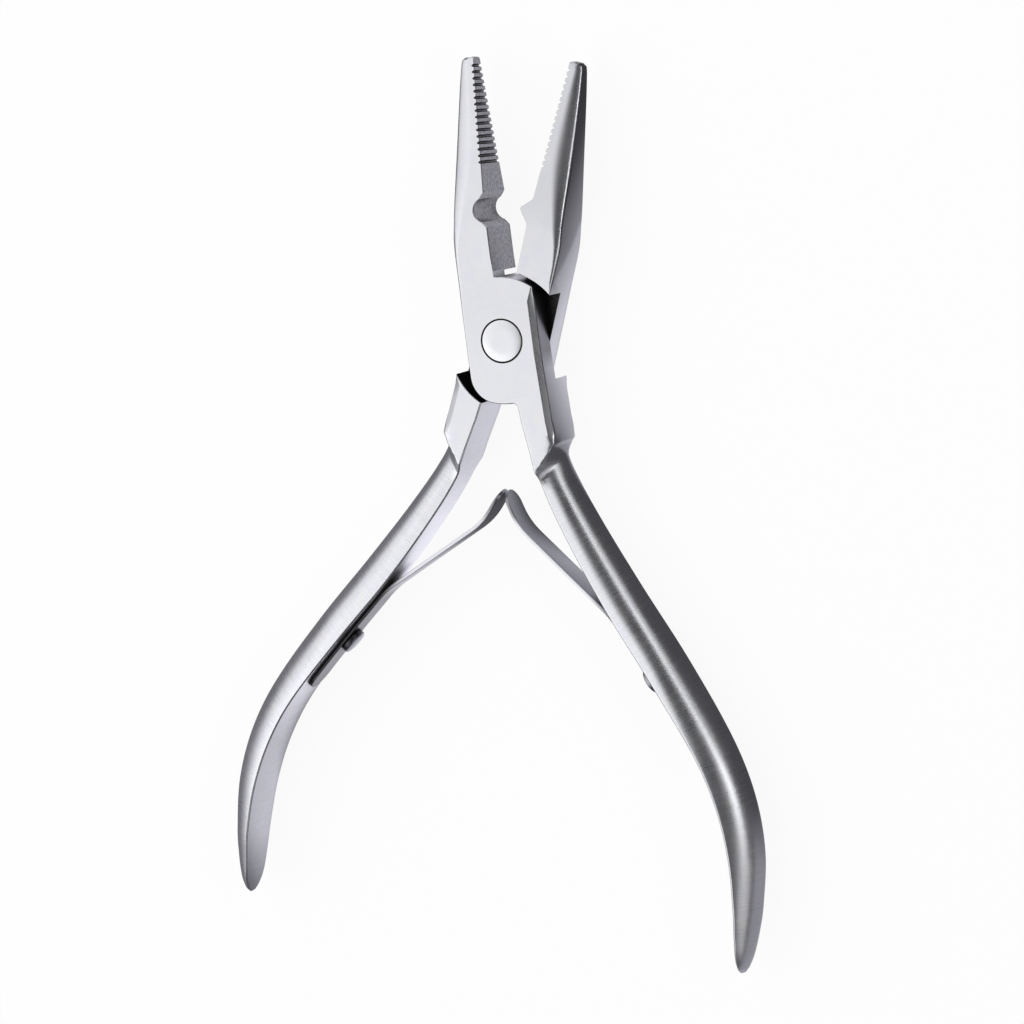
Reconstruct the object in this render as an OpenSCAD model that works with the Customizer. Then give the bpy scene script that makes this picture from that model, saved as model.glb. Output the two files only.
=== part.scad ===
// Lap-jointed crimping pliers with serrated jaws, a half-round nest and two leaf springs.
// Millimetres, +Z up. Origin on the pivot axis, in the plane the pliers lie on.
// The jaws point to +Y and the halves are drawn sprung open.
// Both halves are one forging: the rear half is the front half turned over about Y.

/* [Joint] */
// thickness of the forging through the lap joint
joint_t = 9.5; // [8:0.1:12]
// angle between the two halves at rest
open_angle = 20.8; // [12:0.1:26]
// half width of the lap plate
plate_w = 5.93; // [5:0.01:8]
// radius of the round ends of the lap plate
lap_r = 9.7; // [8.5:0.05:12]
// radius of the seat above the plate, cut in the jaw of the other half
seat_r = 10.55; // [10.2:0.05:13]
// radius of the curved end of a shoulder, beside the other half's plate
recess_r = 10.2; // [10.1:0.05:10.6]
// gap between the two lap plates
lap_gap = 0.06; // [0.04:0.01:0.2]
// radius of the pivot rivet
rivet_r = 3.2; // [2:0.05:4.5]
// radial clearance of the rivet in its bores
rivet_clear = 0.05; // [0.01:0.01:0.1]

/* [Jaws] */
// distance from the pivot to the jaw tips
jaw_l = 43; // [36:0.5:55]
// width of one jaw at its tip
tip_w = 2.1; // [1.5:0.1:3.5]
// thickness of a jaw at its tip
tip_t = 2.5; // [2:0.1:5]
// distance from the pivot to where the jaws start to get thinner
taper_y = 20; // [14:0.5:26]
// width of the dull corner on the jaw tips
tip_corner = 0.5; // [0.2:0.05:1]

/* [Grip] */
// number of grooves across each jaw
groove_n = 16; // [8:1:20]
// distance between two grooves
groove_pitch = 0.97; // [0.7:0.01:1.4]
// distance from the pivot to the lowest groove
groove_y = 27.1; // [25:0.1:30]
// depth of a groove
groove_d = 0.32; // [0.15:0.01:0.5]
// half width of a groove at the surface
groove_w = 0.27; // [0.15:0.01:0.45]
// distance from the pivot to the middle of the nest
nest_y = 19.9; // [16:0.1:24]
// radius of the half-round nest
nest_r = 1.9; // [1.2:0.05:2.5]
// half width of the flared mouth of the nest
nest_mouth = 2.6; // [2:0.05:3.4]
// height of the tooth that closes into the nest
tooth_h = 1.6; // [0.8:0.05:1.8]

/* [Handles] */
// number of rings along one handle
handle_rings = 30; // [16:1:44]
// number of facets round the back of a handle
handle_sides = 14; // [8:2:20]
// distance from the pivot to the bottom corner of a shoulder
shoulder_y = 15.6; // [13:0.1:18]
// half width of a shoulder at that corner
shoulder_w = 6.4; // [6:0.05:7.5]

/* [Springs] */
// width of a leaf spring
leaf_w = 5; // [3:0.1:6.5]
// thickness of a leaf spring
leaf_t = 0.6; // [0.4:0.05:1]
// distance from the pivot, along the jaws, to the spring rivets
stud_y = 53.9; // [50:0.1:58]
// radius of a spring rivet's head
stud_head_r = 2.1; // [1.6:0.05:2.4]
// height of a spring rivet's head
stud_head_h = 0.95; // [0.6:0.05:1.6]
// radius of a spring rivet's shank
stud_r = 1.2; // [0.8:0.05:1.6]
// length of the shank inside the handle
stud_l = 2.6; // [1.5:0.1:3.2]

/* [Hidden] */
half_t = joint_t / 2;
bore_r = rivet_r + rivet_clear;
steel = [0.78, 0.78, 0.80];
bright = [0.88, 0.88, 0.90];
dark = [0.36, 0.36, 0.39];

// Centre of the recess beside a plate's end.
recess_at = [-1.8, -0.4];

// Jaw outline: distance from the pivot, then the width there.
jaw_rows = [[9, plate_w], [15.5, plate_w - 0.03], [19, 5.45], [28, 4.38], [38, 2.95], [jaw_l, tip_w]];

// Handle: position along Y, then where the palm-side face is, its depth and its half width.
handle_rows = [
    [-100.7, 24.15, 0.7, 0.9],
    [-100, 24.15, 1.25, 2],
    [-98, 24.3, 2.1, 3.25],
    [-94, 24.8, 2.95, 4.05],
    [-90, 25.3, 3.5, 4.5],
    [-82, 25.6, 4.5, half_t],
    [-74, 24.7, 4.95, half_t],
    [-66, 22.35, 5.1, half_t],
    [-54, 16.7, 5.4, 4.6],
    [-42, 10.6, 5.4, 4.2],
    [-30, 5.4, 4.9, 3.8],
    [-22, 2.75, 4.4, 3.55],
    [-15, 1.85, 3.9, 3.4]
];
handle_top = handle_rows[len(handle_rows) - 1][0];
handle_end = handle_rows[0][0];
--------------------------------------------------
- Directions for this task -
In the listing above, please print only the lines from the first one to the line where "over about Y." appears, exactly as written, both of those lines included.

- Written answer -
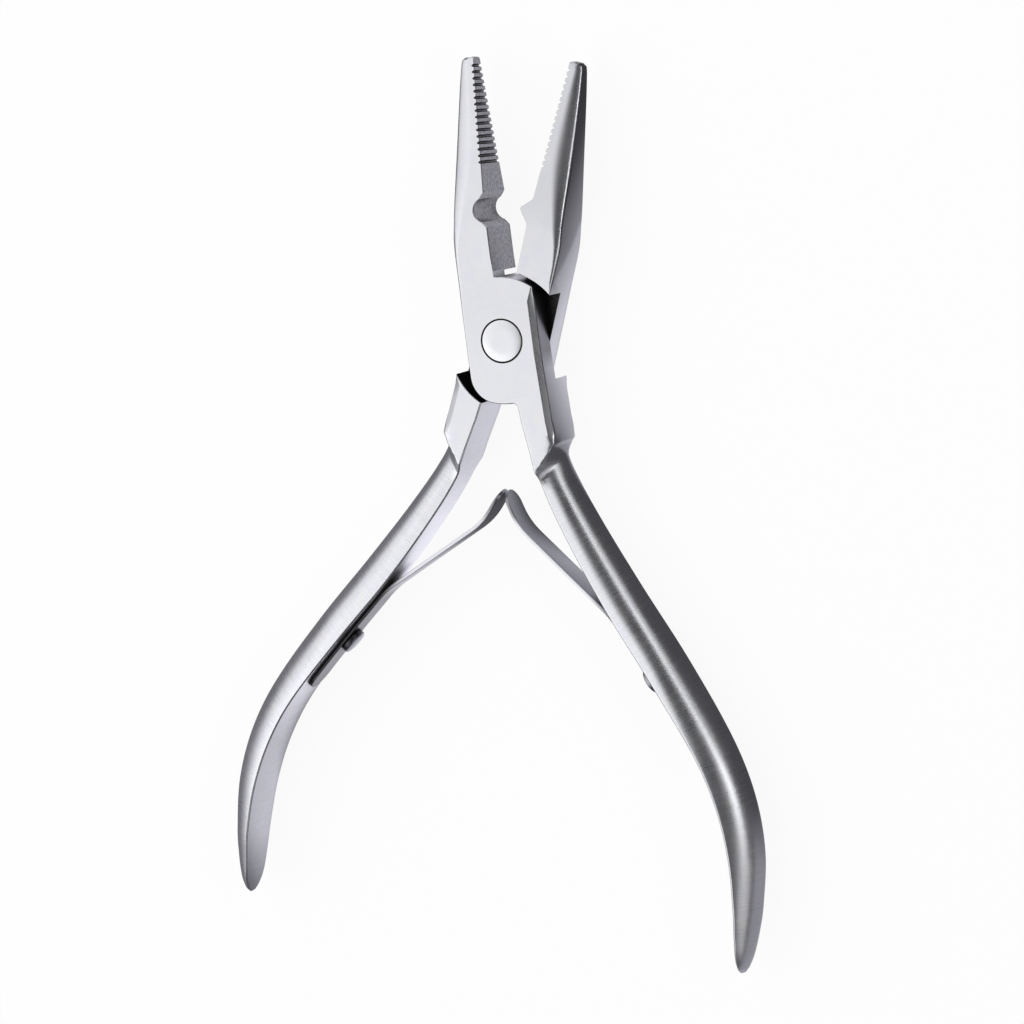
Reconstruct the object in this render as an OpenSCAD model that works with the Customizer. Then give the bpy scene script that makes this picture from that model, saved as model.glb. Output the two files only.
=== part.scad ===
// Lap-jointed crimping pliers with serrated jaws, a half-round nest and two leaf springs.
// Millimetres, +Z up. Origin on the pivot axis, in the plane the pliers lie on.
// The jaws point to +Y and the halves are drawn sprung open.
// Both halves are one forging: the rear half is the front half turned over about Y.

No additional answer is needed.